* THE PROBLEM:
Copy out each line in the material below that has the word "with".

* INFORMATION SUPPLIED:

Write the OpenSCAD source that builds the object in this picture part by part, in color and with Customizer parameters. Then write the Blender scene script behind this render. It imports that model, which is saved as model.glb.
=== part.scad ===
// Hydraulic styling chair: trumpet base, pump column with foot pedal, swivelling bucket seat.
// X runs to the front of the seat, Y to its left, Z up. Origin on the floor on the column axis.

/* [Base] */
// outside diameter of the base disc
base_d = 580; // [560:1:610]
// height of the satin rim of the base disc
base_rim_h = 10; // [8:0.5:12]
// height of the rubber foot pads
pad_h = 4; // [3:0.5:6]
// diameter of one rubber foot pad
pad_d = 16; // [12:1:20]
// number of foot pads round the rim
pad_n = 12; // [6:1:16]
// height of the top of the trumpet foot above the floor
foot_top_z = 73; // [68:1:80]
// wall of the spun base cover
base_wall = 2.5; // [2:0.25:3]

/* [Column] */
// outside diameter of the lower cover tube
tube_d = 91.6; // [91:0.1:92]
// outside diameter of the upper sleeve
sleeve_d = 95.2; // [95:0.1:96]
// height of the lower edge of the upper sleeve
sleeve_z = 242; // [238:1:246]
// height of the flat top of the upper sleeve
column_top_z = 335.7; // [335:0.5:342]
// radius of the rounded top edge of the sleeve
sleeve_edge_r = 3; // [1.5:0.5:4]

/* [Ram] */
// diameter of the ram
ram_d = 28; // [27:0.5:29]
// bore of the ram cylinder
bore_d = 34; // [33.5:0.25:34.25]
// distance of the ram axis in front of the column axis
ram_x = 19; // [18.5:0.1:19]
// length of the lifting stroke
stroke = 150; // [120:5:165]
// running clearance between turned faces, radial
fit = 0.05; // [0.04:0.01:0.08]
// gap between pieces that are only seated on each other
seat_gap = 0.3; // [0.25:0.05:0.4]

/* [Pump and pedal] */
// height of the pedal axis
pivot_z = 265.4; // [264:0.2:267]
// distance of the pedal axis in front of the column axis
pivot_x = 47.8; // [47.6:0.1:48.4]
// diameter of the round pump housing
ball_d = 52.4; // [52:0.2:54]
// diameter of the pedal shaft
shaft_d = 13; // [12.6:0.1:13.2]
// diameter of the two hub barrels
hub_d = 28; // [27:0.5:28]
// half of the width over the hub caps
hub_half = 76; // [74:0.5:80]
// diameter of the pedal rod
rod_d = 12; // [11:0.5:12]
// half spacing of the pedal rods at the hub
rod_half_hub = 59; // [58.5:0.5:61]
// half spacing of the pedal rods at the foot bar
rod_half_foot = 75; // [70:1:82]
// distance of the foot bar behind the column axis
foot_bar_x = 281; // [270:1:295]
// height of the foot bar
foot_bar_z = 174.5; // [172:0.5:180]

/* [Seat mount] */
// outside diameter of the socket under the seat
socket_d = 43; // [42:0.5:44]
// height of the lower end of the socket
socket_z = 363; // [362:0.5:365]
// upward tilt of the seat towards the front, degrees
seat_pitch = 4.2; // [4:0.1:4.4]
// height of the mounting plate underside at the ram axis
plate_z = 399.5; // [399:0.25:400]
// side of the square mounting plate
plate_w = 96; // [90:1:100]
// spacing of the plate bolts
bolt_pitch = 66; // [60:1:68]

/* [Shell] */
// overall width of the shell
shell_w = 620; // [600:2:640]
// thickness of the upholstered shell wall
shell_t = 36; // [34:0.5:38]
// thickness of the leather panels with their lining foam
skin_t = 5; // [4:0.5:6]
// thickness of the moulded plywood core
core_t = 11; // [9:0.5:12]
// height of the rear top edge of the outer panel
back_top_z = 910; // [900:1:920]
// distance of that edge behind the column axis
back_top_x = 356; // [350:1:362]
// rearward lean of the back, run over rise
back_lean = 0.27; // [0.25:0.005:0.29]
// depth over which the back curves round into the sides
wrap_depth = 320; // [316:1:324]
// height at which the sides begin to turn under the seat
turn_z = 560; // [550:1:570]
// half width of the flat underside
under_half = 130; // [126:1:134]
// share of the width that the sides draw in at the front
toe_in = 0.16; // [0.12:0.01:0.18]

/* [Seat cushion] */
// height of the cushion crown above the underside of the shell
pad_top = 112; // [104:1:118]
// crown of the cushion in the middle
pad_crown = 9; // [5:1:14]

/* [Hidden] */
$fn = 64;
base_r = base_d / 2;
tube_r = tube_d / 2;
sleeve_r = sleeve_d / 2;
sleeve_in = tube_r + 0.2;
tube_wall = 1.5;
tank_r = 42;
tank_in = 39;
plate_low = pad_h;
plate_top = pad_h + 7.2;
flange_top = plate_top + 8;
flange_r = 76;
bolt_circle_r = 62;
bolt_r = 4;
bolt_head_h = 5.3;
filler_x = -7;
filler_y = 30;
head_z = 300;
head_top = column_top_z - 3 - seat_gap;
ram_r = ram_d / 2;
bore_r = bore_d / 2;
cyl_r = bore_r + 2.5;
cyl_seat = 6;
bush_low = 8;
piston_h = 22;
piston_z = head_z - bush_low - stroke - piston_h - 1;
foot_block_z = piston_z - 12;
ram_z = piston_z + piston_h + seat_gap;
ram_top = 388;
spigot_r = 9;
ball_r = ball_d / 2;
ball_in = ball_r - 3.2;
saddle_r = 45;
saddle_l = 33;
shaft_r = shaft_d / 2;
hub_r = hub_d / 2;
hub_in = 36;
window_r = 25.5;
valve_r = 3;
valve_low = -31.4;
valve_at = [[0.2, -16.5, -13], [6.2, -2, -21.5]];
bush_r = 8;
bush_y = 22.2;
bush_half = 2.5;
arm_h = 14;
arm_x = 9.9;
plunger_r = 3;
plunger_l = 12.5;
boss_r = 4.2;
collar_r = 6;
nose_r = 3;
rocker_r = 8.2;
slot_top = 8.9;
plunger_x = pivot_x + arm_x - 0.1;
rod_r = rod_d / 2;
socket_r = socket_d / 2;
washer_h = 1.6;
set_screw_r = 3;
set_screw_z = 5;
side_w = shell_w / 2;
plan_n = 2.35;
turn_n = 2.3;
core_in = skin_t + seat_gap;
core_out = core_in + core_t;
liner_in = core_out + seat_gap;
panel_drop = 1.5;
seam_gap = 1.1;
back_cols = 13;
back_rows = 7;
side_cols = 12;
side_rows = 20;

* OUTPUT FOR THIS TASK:
Write the OpenSCAD source that builds the object in this picture part by part, in color and with Customizer parameters. Then write the Blender scene script behind this render. It imports that model, which is saved as model.glb.
// Hydraulic styling chair: trumpet base, pump column with foot pedal, swivelling bucket seat.
// thickness of the leather panels with their lining foam